Bu farklı veriler ve değerlendirmeler, Türkiye'nin sahte ürün ticaretindeki yerinin karmaşık ve dinamik bir yapıda olduğunu gösteriyor. Ancak, tüm raporların ortak noktası, Türkiye'nin bu alanda önemli bir oyuncu olduğu ve bu durumun hem ülke ekonomisi hem de uluslararası itibarı açısından ciddi sorunlar yarattığı yönünde.

Sahtecilikle mücadele: Hukuki yaptırımlar ve tüketici bilinci

Sahte ürün ticaretiyle mücadele, hem ulusal hem de uluslararası düzeyde kapsamlı ve koordineli bir çaba gerektiriyor. Marka sahiplerinin, fikri mülkiyet haklarını korumak için hukuki yollara başvurmaları, gümrüklerde ve piyasada denetimlerin artırılması, e-ticaret platformlarının sorumluluklarının belirlenmesi ve tüketicilerin bu konuda bilinçlendirilmesi, mücadelenin önemli ayaklarını oluşturuyor.
Türkiye'de, 6769 sayılı Sınai Mülkiyet Kanunu (SMK) kapsamında, başkasına ait marka hakkına tecavüz ederek sahte ürün üretmek, satmak, ithal veya ihraç etmek suç olarak tanımlanıyor ve bu suçu işleyenler bir yıldan üç yıla kadar hapis ve yirmi bin güne kadar adli para cezası ile cezalandırılabiliyor. Marka sahipleri, sahte ürün satışı yapanlar hakkında Cumhuriyet Başsavcılıklarına suç duyurusunda bulunarak hukuki süreç başlatabiliyorlar.
Ancak, yasal yaptırımların yanı sıra, tüketicilerin de bu konuda bilinçli olması büyük önem taşıyor.
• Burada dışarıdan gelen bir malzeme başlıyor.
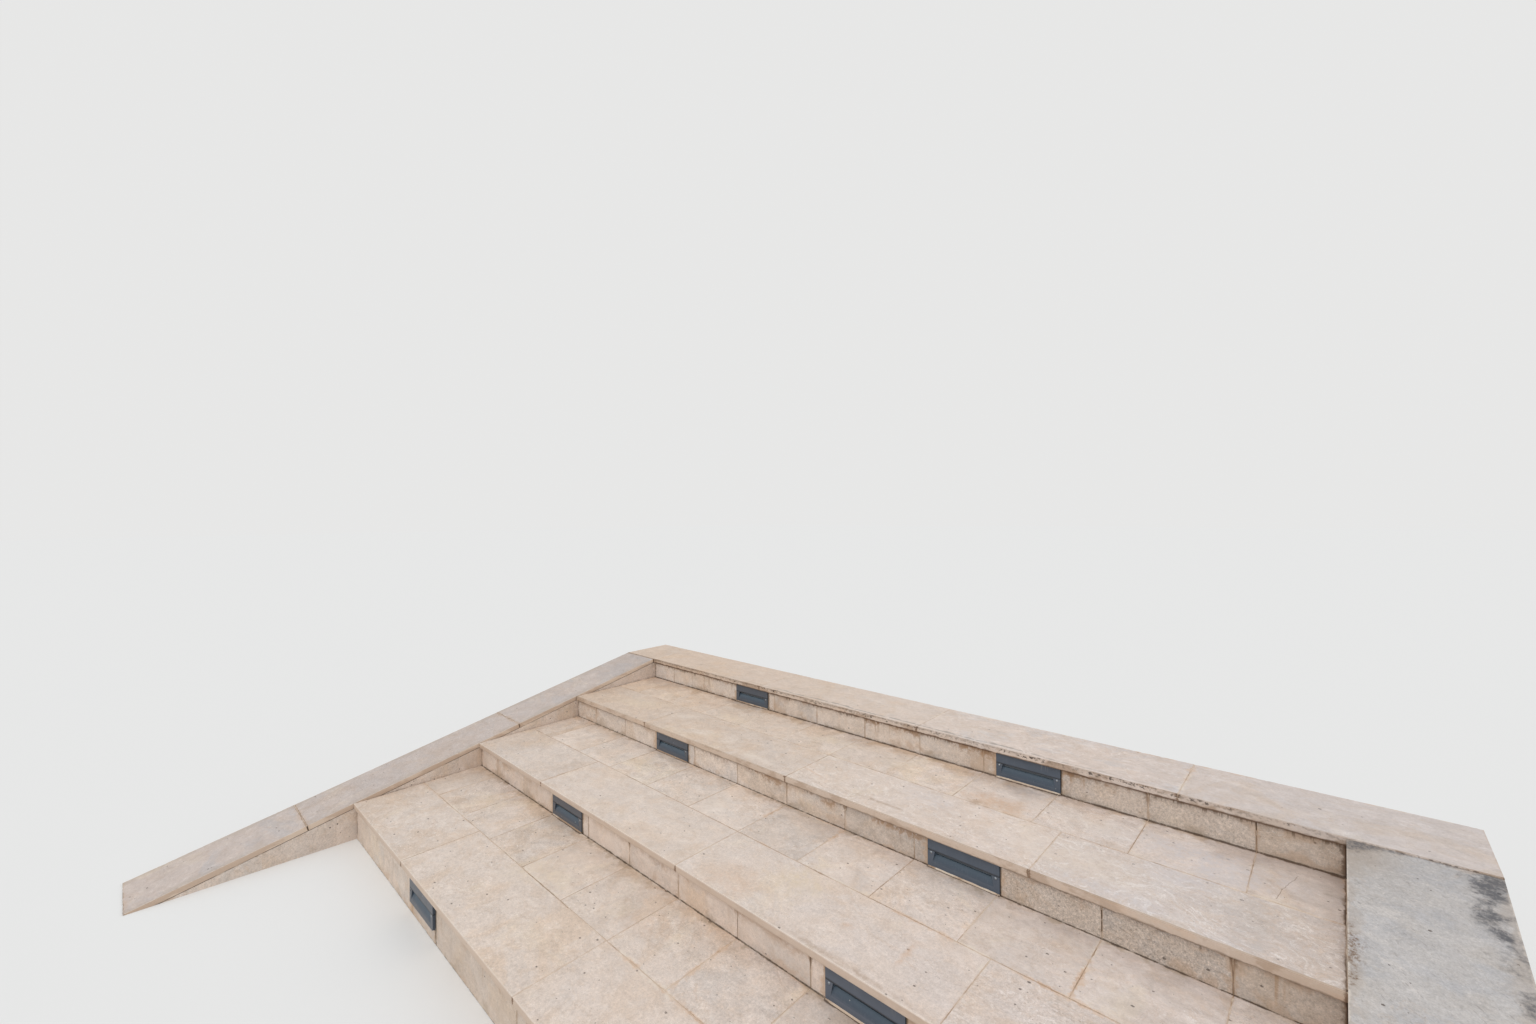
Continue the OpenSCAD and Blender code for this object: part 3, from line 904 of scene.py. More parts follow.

Uzmanlar, internet üzerinden yapılan alışverişlerde "güven damgası" gibi sertifikalara dikkat edilmesi, aşırı ucuz ürünlere şüpheyle yaklaşılması ve ürünlerin yetkili satıcılardan alınması konusunda uyarılarda bulunuyorlar. Tüketicilerin sahte ürün talebini azaltması, bu yasa dışı ticaretin önüne geçilmesinde önemli bir rol oynayacaktır.
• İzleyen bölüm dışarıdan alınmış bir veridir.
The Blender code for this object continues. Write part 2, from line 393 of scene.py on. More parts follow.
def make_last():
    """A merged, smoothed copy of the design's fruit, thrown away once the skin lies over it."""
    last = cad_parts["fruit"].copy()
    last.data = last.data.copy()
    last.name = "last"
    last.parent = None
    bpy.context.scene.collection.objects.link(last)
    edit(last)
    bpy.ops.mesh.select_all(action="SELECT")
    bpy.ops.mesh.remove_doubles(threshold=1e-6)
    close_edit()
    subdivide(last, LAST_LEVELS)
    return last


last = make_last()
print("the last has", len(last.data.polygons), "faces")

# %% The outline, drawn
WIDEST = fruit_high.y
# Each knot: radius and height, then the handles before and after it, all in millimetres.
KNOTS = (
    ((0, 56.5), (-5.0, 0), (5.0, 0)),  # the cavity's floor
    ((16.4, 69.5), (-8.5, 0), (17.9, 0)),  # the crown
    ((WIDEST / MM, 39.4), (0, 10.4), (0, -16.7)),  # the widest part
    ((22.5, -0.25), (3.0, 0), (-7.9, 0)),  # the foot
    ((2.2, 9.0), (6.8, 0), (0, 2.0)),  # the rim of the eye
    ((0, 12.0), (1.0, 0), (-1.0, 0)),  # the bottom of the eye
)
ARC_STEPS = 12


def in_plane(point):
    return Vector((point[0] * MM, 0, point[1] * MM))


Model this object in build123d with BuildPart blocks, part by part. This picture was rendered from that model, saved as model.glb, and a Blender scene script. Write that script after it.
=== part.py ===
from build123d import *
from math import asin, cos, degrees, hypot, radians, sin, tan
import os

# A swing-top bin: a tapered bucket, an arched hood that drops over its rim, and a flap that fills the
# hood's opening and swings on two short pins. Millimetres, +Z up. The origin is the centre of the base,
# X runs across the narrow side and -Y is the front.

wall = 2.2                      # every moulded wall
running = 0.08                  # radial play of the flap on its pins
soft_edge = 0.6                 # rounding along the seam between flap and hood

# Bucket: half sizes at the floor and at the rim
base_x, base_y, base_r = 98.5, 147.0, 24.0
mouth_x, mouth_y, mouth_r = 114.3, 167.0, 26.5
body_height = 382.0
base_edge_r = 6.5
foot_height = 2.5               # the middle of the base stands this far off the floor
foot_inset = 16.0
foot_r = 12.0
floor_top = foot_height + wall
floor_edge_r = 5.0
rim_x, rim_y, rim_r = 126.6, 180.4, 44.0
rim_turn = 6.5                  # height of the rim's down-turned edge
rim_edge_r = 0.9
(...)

Sonuç olarak, OECD ve EUIPO'nun son raporu, Türkiye'nin sahte ürün ticaretiyle mücadelede daha etkin ve kararlı adımlar atması gerektiğini bir kez daha ortaya koymuştur. Bu sorun, sadece ekonomik bir kayıp değil, aynı zamanda Türkiye'nin uluslararası rekabet gücünü, yatırım cazibesini ve marka değerini de olumsuz etkileyen ciddi bir tehdittir. Fikri mülkiyet haklarının korunması, inovasyonun teşvik edilmesi ve adil bir ticaret ortamının sağlanması, Türkiye'nin sürdürülebilir kalkınma hedeflerine ulaşması için vazgeçilmezdir.